T-handle A wrenching device in the shape of a "T" that attaches to a socket and tightens a nut or bolt. T-handles contain a mechanism that prevents over-torquing.
thread forming screw A type of screw that forms the material around a hole until it wraps around the screw threads. Thread-forming screws do not remove any material from the engaged section.
threaded fastener A type of fastener that contains threads. Bolts, screws, and nuts are examples of threaded fasteners.
tool A device such as a screwdriver or wrench used to perform mechanical work.
torque The amount of force applied to tighten a bolt, screw, or nut.
torque reaction A jerk that assemblers feel in the handle of the tool they are using when torque is reached. Torque reaction is undesirable and is an ergonomic concern because it can cause injury.
torque regulator A device found on automated screwdriving tools that indicates when desired torque has been obtained.
torque tolerance An unwanted, but acceptable deviation from the desired torque.

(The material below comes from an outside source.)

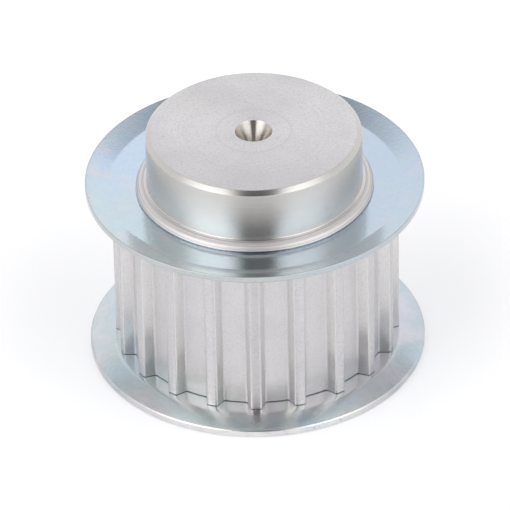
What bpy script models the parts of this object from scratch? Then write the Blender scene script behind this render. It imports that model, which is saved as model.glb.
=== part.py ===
"""Timing belt pulley with 20 teeth of 5 mm pitch, for a belt 16 mm wide.

It has three solid pieces: the aluminium body, which carries the teeth, the hub and the
two collars, and a pressed steel flange on each collar. The collars' edges are rolled out
over the flanges and hold them. The body is supplied unbored, with a centre hole in each
end. The origin is the centre of the end face that the pulley stands on, and +Z runs along
the axis towards the hub.
"""
import math

import bmesh
import bpy

# Driving dimensions of the teeth, in metres
TOOTH_COUNT = 20
TIP_RADIUS = 0.0153
GROOVE_DEPTH = 0.00125
GROOVE_FLOOR_WIDTH = 0.0025
FLANK_ANGLE = math.radians(25)

# Driving dimensions along the axis
TOTAL_LENGTH = 0.027
WIDTH_OVER_COLLARS = 0.021
COLLAR_LENGTH = 0.0016
HUB_CHAMFER_HEIGHT = 0.0004

# Driving dimensions of the turned surfaces
HUB_RADIUS = 0.0115
HUB_CHAMFER_WIDTH = 0.0005
COLLAR_RADIUS = 0.0123
ROLLED_EDGE_RADIUS = 0.0127
ROLLED_EDGE_ROUND = 0.0002

# Driving dimensions of the centre hole in each end, a 60 degree cone on a 1.6 mm drill hole
CENTRE_HOLE_RADIUS = 0.002
CENTRE_HOLE_HALF_ANGLE = math.radians(30)
CENTRE_DRILL_RADIUS = 0.0008
CENTRE_DRILL_DEPTH = 0.0039
CENTRE_DRILL_POINT_HALF_ANGLE = math.radians(59)

# Driving dimensions of the flanges
FLANGE_RADIUS = 0.0181
FLANGE_BEND_RADIUS = 0.01575
FLANGE_THICKNESS = 0.0007
FLANGE_RIM_ROUND = 0.00012
FLANGE_RIM_CLEARANCE = 0.00004   # the rim stays this far inside the collar's face
FLANGE_SEGMENTS = 120

FIT_GAP = 0.00004                # between a flange and each face of the body it touches

# The toothed length lies between the two collars.
TEETH_BOTTOM = COLLAR_LENGTH
TEETH_TOP = WIDTH_OVER_COLLARS - COLLAR_LENGTH
FLANGE_BELT_FACE = TEETH_BOTTOM - FIT_GAP
FLANGE_OUTER_FACE = FLANGE_BELT_FACE - FLANGE_THICKNESS
ROLLED_EDGE_FACE = FLANGE_OUTER_FACE - FIT_GAP


def metal(name, color, roughness):
    """A bare metal material."""
    material = bpy.data.materials.new(name)
    material.use_nodes = True
    shader = material.node_tree.nodes["Principled BSDF"]
    shader.inputs["Base Color"].default_value = (*color, 1.0)
    shader.inputs["Roughness"].default_value = roughness
    shader.inputs["Metallic"].default_value = 1.0
    return material


def around(radius, angle, height):
    """A point at a radius, an angle from +X and a height."""
    return (radius * math.cos(angle), radius * math.sin(angle), height)


def tooth_stations():
    """Radius and angle of each corner of the toothed outline, once round the pulley.

    Each pitch starts at the middle of a land, which faces +X on the first one. A flank
    leaves the groove's floor at FLANK_ANGLE to the groove's centre line.
    """
    root_radius = TIP_RADIUS - GROOVE_DEPTH
    pitch_angle = 2 * math.pi / TOOTH_COUNT
    floor_half = GROOVE_FLOOR_WIDTH / 2
    mouth_half = floor_half + GROOVE_DEPTH * math.tan(FLANK_ANGLE)
    floor_angle = math.asin(floor_half / root_radius)
    mouth_angle = math.asin(mouth_half / TIP_RADIUS)
    stations = []
    for tooth in range(TOOTH_COUNT):
        land = tooth * pitch_angle
        groove = land + pitch_angle / 2
        stations += [
            (TIP_RADIUS, land),
            (TIP_RADIUS, groove - mouth_angle),
            (root_radius, groove - floor_angle),
            (root_radius, groove),
            (root_radius, groove + floor_angle),
            (TIP_RADIUS, groove + mouth_angle),
        ]
    return stations


def ring_solid(name, rings, material, poles=None):
    """A solid whose skin runs from ring to ring.

    It ends in the two poles, or without them it runs from the last ring back to the first.
    """
    mesh = bmesh.new()
    loops = [[mesh.verts.new(point) for point in ring] for ring in rings]
    count = len(rings[0])
    following = loops[1:] if poles else loops[1:] + loops[:1]
    for lower, upper in zip(loops, following):
        for i in range(count):
            j = (i + 1) % count
            mesh.faces.new((lower[i], lower[j], upper[j], upper[i]))
    for point, loop in zip(poles or (), (loops[0], loops[-1])):
        pole = mesh.verts.new(point)
        for i in range(count):
            mesh.faces.new((pole, loop[i], loop[(i + 1) % count]))
    bmesh.ops.recalc_face_normals(mesh, faces=mesh.faces)
    data = bpy.data.meshes.new(name)
    mesh.to_mesh(data)
    mesh.free()
    data.shade_smooth()
    data.set_sharp_from_angle(angle=math.radians(15))
    data.materials.append(material)
    piece = bpy.data.objects.new(name, data)
    bpy.context.collection.objects.link(piece)
    return piece


def make_pulley_body(material):
    """The turned body, with the toothed outline between its two collars."""
    stations = tooth_stations()
    angles = [angle for _, angle in stations]

    def circle(radius, height):
        return [around(radius, angle, height) for angle in angles]

    def toothed(height):
        return [around(radius, angle, height) for radius, angle in stations]

    hub_foot = WIDTH_OVER_COLLARS
    cone_depth = (CENTRE_HOLE_RADIUS - CENTRE_DRILL_RADIUS) / math.tan(CENTRE_HOLE_HALF_ANGLE)
    point_depth = CENTRE_DRILL_DEPTH + CENTRE_DRILL_RADIUS / math.tan(CENTRE_DRILL_POINT_HALF_ANGLE)
    poles = [(0.0, 0.0, point_depth), (0.0, 0.0, TOTAL_LENGTH - point_depth)]
    rings = [
        # centre hole in the end face
        circle(CENTRE_DRILL_RADIUS, CENTRE_DRILL_DEPTH),
        circle(CENTRE_DRILL_RADIUS, cone_depth),
        circle(CENTRE_HOLE_RADIUS, 0.0),
        # rolled edge and collar under the end side flange
        circle(ROLLED_EDGE_RADIUS - ROLLED_EDGE_ROUND, 0.0),
        circle(ROLLED_EDGE_RADIUS, ROLLED_EDGE_ROUND),
        circle(ROLLED_EDGE_RADIUS, ROLLED_EDGE_FACE),
        circle(COLLAR_RADIUS, ROLLED_EDGE_FACE),
        circle(COLLAR_RADIUS, TEETH_BOTTOM),
        toothed(TEETH_BOTTOM),
        toothed(TEETH_TOP),
        # collar and rolled edge over the hub side flange
        circle(COLLAR_RADIUS, TEETH_TOP),
        circle(COLLAR_RADIUS, hub_foot - ROLLED_EDGE_FACE),
        circle(ROLLED_EDGE_RADIUS, hub_foot - ROLLED_EDGE_FACE),
        circle(ROLLED_EDGE_RADIUS, hub_foot - ROLLED_EDGE_ROUND),
        circle(ROLLED_EDGE_RADIUS - ROLLED_EDGE_ROUND, hub_foot),
        # hub, its chamfer and the centre hole in its face
        circle(HUB_RADIUS, hub_foot),
        circle(HUB_RADIUS, TOTAL_LENGTH - HUB_CHAMFER_HEIGHT),
        circle(HUB_RADIUS - HUB_CHAMFER_WIDTH, TOTAL_LENGTH),
        circle(CENTRE_HOLE_RADIUS, TOTAL_LENGTH),
        circle(CENTRE_DRILL_RADIUS, TOTAL_LENGTH - cone_depth),
        circle(CENTRE_DRILL_RADIUS, TOTAL_LENGTH - CENTRE_DRILL_DEPTH),
    ]
    return ring_solid("pulley_body", rings, material, poles)


def flange_profile():
    """The end side flange in section, as radius and height, with its rim bent down."""
    hole = COLLAR_RADIUS + FIT_GAP
    rise = FLANGE_OUTER_FACE - FLANGE_RIM_CLEARANCE
    # The outer face bends a little nearer the axis than the belt face does.
    bend_angle = math.atan2(rise, FLANGE_RADIUS - FLANGE_BEND_RADIUS)
    outer_bend = FLANGE_BEND_RADIUS - FLANGE_THICKNESS * math.tan(bend_angle / 2)
    rim_height = FLANGE_THICKNESS / math.cos(bend_angle)
    rim_belt_edge = FLANGE_RIM_CLEARANCE + rim_height
    return [
        (hole, FLANGE_OUTER_FACE),
        (hole, FLANGE_BELT_FACE),
        (FLANGE_BEND_RADIUS, FLANGE_BELT_FACE),
        (FLANGE_RADIUS - FLANGE_RIM_ROUND, rim_belt_edge),
        (FLANGE_RADIUS, rim_belt_edge - FLANGE_RIM_ROUND),
        (FLANGE_RADIUS, FLANGE_RIM_CLEARANCE + FLANGE_RIM_ROUND),
        (FLANGE_RADIUS - FLANGE_RIM_ROUND, FLANGE_RIM_CLEARANCE),
        (outer_bend, FLANGE_OUTER_FACE),
    ]


def make_flange(name, material, turned_over):
    """A pressed flange. The hub side one is the end side one turned over."""
    step = 2 * math.pi / FLANGE_SEGMENTS
    rings = []
    for radius, height in flange_profile():
        if turned_over:
            height = WIDTH_OVER_COLLARS - height
        rings.append([around(radius, i * step, height) for i in range(FLANGE_SEGMENTS)])
    return ring_solid(name, rings, material)


for old in list(bpy.data.objects):
    bpy.data.objects.remove(old, do_unlink=True)

turned_aluminium = metal("turned_aluminium", (0.80, 0.80, 0.81), 0.35)
zinc_plated_steel = metal("zinc_plated_steel", (0.60, 0.68, 0.76), 0.22)

make_pulley_body(turned_aluminium)
make_flange("end_side_flange", zinc_plated_steel, turned_over=False)
make_flange("hub_side_flange", zinc_plated_steel, turned_over=True)
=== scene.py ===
"""Fine model of a timing belt pulley: its toothed aluminium body and two steel flanges.

The body and both flanges are skins made by geometry nodes from the section that a lathe or
a press tool gives them. The studio around them stands at the end. Sizes are in metres.
"""
import math

import bpy
from mathutils import Matrix, Vector


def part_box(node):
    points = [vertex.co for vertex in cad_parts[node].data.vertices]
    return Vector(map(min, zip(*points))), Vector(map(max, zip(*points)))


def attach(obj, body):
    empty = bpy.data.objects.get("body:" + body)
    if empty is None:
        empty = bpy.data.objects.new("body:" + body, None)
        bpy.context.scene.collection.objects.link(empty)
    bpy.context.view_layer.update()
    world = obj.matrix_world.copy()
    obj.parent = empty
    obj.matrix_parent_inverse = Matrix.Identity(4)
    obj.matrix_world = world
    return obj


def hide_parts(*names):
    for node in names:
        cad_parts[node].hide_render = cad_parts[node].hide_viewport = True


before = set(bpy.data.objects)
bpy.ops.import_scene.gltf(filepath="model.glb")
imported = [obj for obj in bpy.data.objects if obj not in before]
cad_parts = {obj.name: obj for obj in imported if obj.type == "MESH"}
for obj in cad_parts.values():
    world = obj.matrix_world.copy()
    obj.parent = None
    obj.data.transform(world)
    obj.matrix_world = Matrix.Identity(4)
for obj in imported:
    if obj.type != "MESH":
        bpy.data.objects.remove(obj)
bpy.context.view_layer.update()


# ---- Pulley body ----------------------------------------------------------------------
# One piece of aluminium bar with a centre hole in each end, turned on a lathe to its hub and
# two collars. A hob then cut the 20 teeth, and each collar's edge was rolled out over its
# flange. The turned faces carry fine tool marks, and the grooves lines along the axis.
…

torque value The decided amount of force required to properly tighten a fastener.
torx screwdriver A screwdriver with six points that corresponds to torx screws.
trigger A button or lever that, when depressed, delivers power to an automated device.
wrench A type of manual assembly tool that tightens and turns bolts and nuts. Wrenches contain fixed or moving jaws or a round attachment that grips the nuts or bolts.